Your goal → In the listing that follows, locate the line containing "sleeves = []" and the line containing "obj.parent = None". Retype exactly those two lines and every line between them, and nothing more.

Source excerpt →
☆ ☆ ☆ ☆ ☆

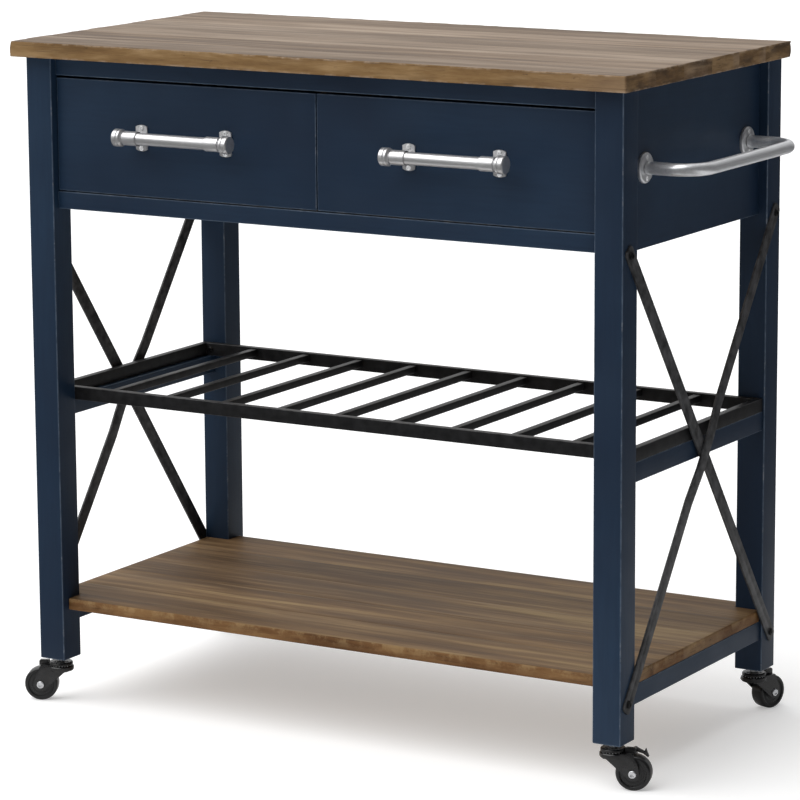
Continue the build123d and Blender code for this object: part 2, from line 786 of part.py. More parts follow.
def fork(braked):
    """Crown with its rolled skirt, two arms, and the tab over the wheel that carries the brake."""
    r = CROWN_R
    crown = spin(
        [
            (KINGPIN_R + FIT, CROWN_TOP - CROWN_T),
            (r - 5.0, CROWN_TOP - CROWN_T),
            (r - 2.6, CROWN_LOW + 1.0),
            (r - 2.0, CROWN_LOW),
            (r - 0.8, CROWN_LOW),
            (r, CROWN_LOW + 1.4),
            (r, CROWN_TOP - 1.4),
            (r - 1.0, CROWN_TOP - 0.3),
            (r - 2.4, CROWN_TOP),
            (KINGPIN_R + FIT, CROWN_TOP),
        ]
    )
    bridge = block((6.0, 27.5), (-ARM_OUT, ARM_OUT), (CROWN_TOP - CROWN_T, CROWN_TOP))
    tab = block((RACE_CAP_R - 2.5, 30.4), (-5.0, 1.0), (CROWN_TOP - 1.0, TAB_TOP))
    tab = tab - rod((0, 0, CROWN_TOP), (0, 0, 1), RACE_CAP_R + 0.6, 20)
    tab = chamfer(tab.edges().filter_by(Axis.Y).group_by(Axis.Z)[-1].sort_by(Axis.X)[-1], 1.8)
    body = crown + bridge + tab
    body = body - rod((TRAIL, -ARM_IN, WHEEL_R), (0, 1, 0), WHEEL_R + 1.2, 2 * ARM_IN)
    body = body + arm(1) + arm(-1)
    if braked:
        body = body + rod((PIVOT_X, 0.5, PIVOT_Z), (0, 1, 0), PIVOT_R, 8.0)
    return body - rod((TRAIL, -20, WHEEL_R), (0, 1, 0), AXLE_R, 40)


def axle():
    """A rivet through both arms, with a dimpled head each side."""
    pin = rod((TRAIL, -ARM_OUT, WHEEL_R), (0, 1, 0), AXLE_R, 2 * ARM_OUT)
    for sy in (-1, 1):
        head = rod((TRAIL, sy * ARM_OUT, WHEEL_R), (0, sy, 0), 4.9, 1.8)
        head = chamfer(head.edges().sort_by(Axis.Y)[-1 if sy > 0 else 0], 0.7)
        dimple = rod((TRAIL, sy * (ARM_OUT + 1.2), WHEEL_R), (0, sy, 0), 2.2, 1.0)
        pin += head - dimple
    return pin


def wheel():
    """A one-piece tread and hub, its faces stepped between rim and boss."""
    half = [
        (AXLE_R + FIT, WHEEL_HALF + 0.8),
        (6.6, WHEEL_HALF + 0.8),
        (7.2, WHEEL_HALF - 1.2),
        (14.5, WHEEL_HALF - 1.8),
        (15.2, WHEEL_HALF - 1.0),
        (18.4, WHEEL_HALF - 1.0),
        (19.0, WHEEL_HALF),
        (WHEEL_R - 2.0, WHEEL_HALF),
        (WHEEL_R - 0.6, WHEEL_HALF - 1.2),
        (WHEEL_R, WHEEL_HALF - 3.4),
    ]
    outline = half + [(r, -z) for r, z in reversed(half)]
    return Plane(origin=(TRAIL, 0, WHEEL_R), x_dir=(1, 0, 0), z_dir=(0, -1, 0)) * spin(outline)


def brake_lever():
    """A bent pedal beside the tab. It turns on the fork's pin and presses on the tread."""
    outline = [
        (PIVOT_X, PIVOT_Z + 2.8),
        (PIVOT_X - 2.0, PIVOT_Z - 1.0),
        (PIVOT_X + 1.0, PIVOT_Z - 2.6),
        (38.2, 47.2),
        (44.6, 42.4),
        (45.6, 43.6),
        (43.0, 49.0),
        (41.4, 54.2),
        (39.4, 49.6),
        (PIVOT_X + 2.8, PIVOT_Z + 1.6),
    ]
    side = make_face(Polyline(*[(x, 0, z) for x, z in outline], close=True))
    eye = rod((PIVOT_X, 0, PIVOT_Z), (0, 1, 0), 3.0, 6.0)
    body = extrude(side, amount=6.0, dir=(0, 1, 0)) + eye
    bore = rod((PIVOT_X, -5, PIVOT_Z), (0, 1, 0), PIVOT_R + FIT, 20)
    return Pos(0, 1.4, 0) * (body - bore)


sleeves = []
stems = []
caps = []
for place, (sx, sy) in LEGS.items():
    foot = Pos(sx * STEM_X, sy * STEM_Y, 0)
    swivel = foot * Rot(0, 0, TRAIL_ANGLE[place])
    sleeves.append(foot * socket_sleeve())
    stems.append(foot * stem())
    caps.append(foot * race_cap())
    save(f"caster_fork_{place}", swivel * fork(place in BRAKED))
    save(f"caster_axle_{place}", swivel * axle())
    save(f"caster_wheel_{place}", swivel * wheel())
    if place in BRAKED:
        save(f"brake_lever_{place}", swivel * brake_lever())
save("caster_sockets", group(sleeves))
save("caster_stems", group(stems))
save("caster_bearing_caps", group(caps))
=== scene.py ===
import json
import math
import random

import bmesh
import bpy
from mathutils import Matrix, Vector, noise


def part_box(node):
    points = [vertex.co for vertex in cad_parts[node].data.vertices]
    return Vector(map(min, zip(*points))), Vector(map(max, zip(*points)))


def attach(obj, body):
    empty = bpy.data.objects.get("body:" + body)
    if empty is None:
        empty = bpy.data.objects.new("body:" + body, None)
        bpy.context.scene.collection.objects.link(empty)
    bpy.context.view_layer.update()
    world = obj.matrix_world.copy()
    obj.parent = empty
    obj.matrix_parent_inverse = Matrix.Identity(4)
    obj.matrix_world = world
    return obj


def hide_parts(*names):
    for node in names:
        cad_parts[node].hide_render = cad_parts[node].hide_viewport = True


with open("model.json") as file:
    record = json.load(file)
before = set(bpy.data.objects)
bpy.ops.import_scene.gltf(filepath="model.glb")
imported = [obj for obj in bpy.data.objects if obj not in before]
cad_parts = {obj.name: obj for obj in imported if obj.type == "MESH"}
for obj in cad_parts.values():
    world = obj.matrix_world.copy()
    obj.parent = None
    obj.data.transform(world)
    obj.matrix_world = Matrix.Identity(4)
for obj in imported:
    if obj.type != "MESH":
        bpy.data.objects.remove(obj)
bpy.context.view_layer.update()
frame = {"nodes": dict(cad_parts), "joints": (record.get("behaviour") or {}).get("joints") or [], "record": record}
MM = 0.001
UP = Vector((0, 0, 1))

# ------------------------------------------------------------------ places read from the frame


def joint(name):
    return next(j for j in frame["joints"] if j["name"] == name)


def centre(node):
    lo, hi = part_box(node)
    return (lo + hi) / 2


PLACES = ("front_left", "front_right", "back_left", "back_right")
BRAKED = [p for p in PLACES if f"brake_lever_{p}" in frame["nodes"]]
top_lo, top_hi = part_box("worktop")
cart_x = (top_lo.x + top_hi.x) / 2
cart_y = (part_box("leg_front_left")[0].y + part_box("leg_back_left")[1].y) / 2

# ------------------------------------------------------------------ material building blocks


class Shader:
    """A material's node tree, with short calls for the nodes used here."""

    def __init__(self, name):
        self.material = bpy.data.materials.new(name)
        self.material.use_nodes = True
        self.tree = self.material.node_tree
        self.surface = self.tree.nodes["Principled BSDF"]

    def node(self, kind, **settings):
        made = self.tree.nodes.new(kind)
        for key, value in settings.items():
            setattr(made, key, value)
        return made

    def feed(self, socket, value):
        if isinstance(value, bpy.types.NodeSocket):
            self.tree.links.new(value, socket)
        else:
            socket.default_value = value

    def place(self, scale=(1, 1, 1), turn=(0, 0, 0)):
        """The piece's own coordinates, stretched. They move with it, so a moved body keeps its pattern."""
        where = self.node("ShaderNodeTexCoord").outputs["Object"]
        mapping = self.node("ShaderNodeMapping")
        self.feed(mapping.inputs["Vector"], where)
        mapping.inputs["Scale"].default_value = scale
        mapping.inputs["Rotation"].default_value = turn
        return mapping.outputs["Vector"]

    def noise(self, scale, where, detail=4.0, rough=0.55, distortion=0.0):
        made = self.node("ShaderNodeTexNoise")
        self.feed(made.inputs["Vector"], where)
        made.inputs["Scale"].default_value = scale
        made.inputs["Detail"].default_value = detail
        made.inputs["Roughness"].default_value = rough
        made.inputs["Distortion"].default_value = distortion
        return made.outputs["Fac"]

    def ramp(self, value, stops, smooth=False):
        made = self.node("ShaderNodeValToRGB")
        self.feed(made.inputs["Fac"], value)
        if smooth:
            made.color_ramp.interpolation = "EASE"
        elements = made.color_ramp.elements
        while len(elements) < len(stops):
            elements.new(0.5)
        for element, (position, colour) in zip(elements, stops):
            element.position = position
            if not isinstance(colour, tuple):
                colour = (colour, colour, colour)
            element.color = (*colour, 1)
        return made.outputs["Color"]

    def math(self, operation, a, b=0.0, clamp=False):
        made = self.node("ShaderNodeMath", operation=operation, use_clamp=clamp)
        self.feed(made.inputs[0], a)
        self.feed(made.inputs[1], b)
        return made.outputs[0]

    def mix(self, share, a, b, blend="MIX"):
        made = self.node("ShaderNodeMix", data_type="RGBA", blend_type=blend)
        self.feed(made.inputs["Factor"], share)
        for socket, value in ((made.inputs[6], a), (made.inputs[7], b)):
            self.feed(socket, (*value, 1) if isinstance(value, tuple) else value)
        return made.outputs[2]

    def attribute(self, name):
        made = self.node("ShaderNodeAttribute", attribute_name=name)
        return made.outputs["Fac"]

    def bump(self, height, strength, distance, below=None):
        made = self.node("ShaderNodeBump")
        self.feed(made.inputs["Height"], height)
        made.inputs["Strength"].default_value = strength
        made.inputs["Distance"].default_value = distance
        if below is not None:
            self.feed(made.inputs["Normal"], below)
        return made.outputs["Normal"]

    def finish(self, colour=None, rough=None, normal=None, **constants):
        if colour is not None:
            value = (*colour, 1) if isinstance(colour, tuple) else colour
            self.feed(self.surface.inputs["Base Color"], value)
        if rough is not None:
            self.feed(self.surface.inputs["Roughness"], rough)
        if normal is not None:
            self.feed(self.surface.inputs["Normal"], normal)
        for key, value in constants.items():
            self.surface.inputs[key.replace("_", " ")].default_value = value
        return self.material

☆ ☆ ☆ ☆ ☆

Solution to this task →
sleeves = []
stems = []
caps = []
for place, (sx, sy) in LEGS.items():
    foot = Pos(sx * STEM_X, sy * STEM_Y, 0)
    swivel = foot * Rot(0, 0, TRAIL_ANGLE[place])
    sleeves.append(foot * socket_sleeve())
    stems.append(foot * stem())
    caps.append(foot * race_cap())
    save(f"caster_fork_{place}", swivel * fork(place in BRAKED))
    save(f"caster_axle_{place}", swivel * axle())
    save(f"caster_wheel_{place}", swivel * wheel())
    if place in BRAKED:
        save(f"brake_lever_{place}", swivel * brake_lever())
save("caster_sockets", group(sleeves))
save("caster_stems", group(stems))
save("caster_bearing_caps", group(caps))
=== scene.py ===
import json
import math
import random

import bmesh
import bpy
from mathutils import Matrix, Vector, noise


def part_box(node):
    points = [vertex.co for vertex in cad_parts[node].data.vertices]
    return Vector(map(min, zip(*points))), Vector(map(max, zip(*points)))


def attach(obj, body):
    empty = bpy.data.objects.get("body:" + body)
    if empty is None:
        empty = bpy.data.objects.new("body:" + body, None)
        bpy.context.scene.collection.objects.link(empty)
    bpy.context.view_layer.update()
    world = obj.matrix_world.copy()
    obj.parent = empty
    obj.matrix_parent_inverse = Matrix.Identity(4)
    obj.matrix_world = world
    return obj


def hide_parts(*names):
    for node in names:
        cad_parts[node].hide_render = cad_parts[node].hide_viewport = True


with open("model.json") as file:
    record = json.load(file)
before = set(bpy.data.objects)
bpy.ops.import_scene.gltf(filepath="model.glb")
imported = [obj for obj in bpy.data.objects if obj not in before]
cad_parts = {obj.name: obj for obj in imported if obj.type == "MESH"}
for obj in cad_parts.values():
    world = obj.matrix_world.copy()
    obj.parent = None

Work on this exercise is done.